Reproducibility is indeed important. From the point of view of those in the statistics community and in particular in the R community, the key issue is that the data on which a publication is based should be readily accessible so that others can replicate and
possibly extend the analysis, and propose and present alternative analyses.

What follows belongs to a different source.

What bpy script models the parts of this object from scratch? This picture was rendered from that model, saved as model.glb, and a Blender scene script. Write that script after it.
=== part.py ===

But to say that "most published scientific research is probably false" is drivelous nonsense. That sort of assertion is made by right-wing ideologues who are afflicted with envy of the academic community and slang off at it to alleviate their own sense
of inadequacy.

    cheers,

    Rolf Turner

On 10/26/13 21:06, Liviu Andronic wrote:
Dear all,
I know that reproducibility is a big concern for the R community, so
it may be interesting to some of the readers on this list that The
Economist recently ran a series of articles denouncing the alarming
number of shoddy and non-reproducible published papers:
http://www.economist.com/news/leaders/21588069-scientific-research-has-changed-world-now-it-needs-change-itself-how-science-goes-wrong
http://www.economist.com/news/briefing/21588057-scientists-think-science-self-correcting-alarming-degree-it-not-trouble

They even went as far as stating that "most published scientific
research is probably false":
http://www.economist.com/blogs/graphicdetail/2013/10/daily-chart-2

Anyways, food for thought for the weekend.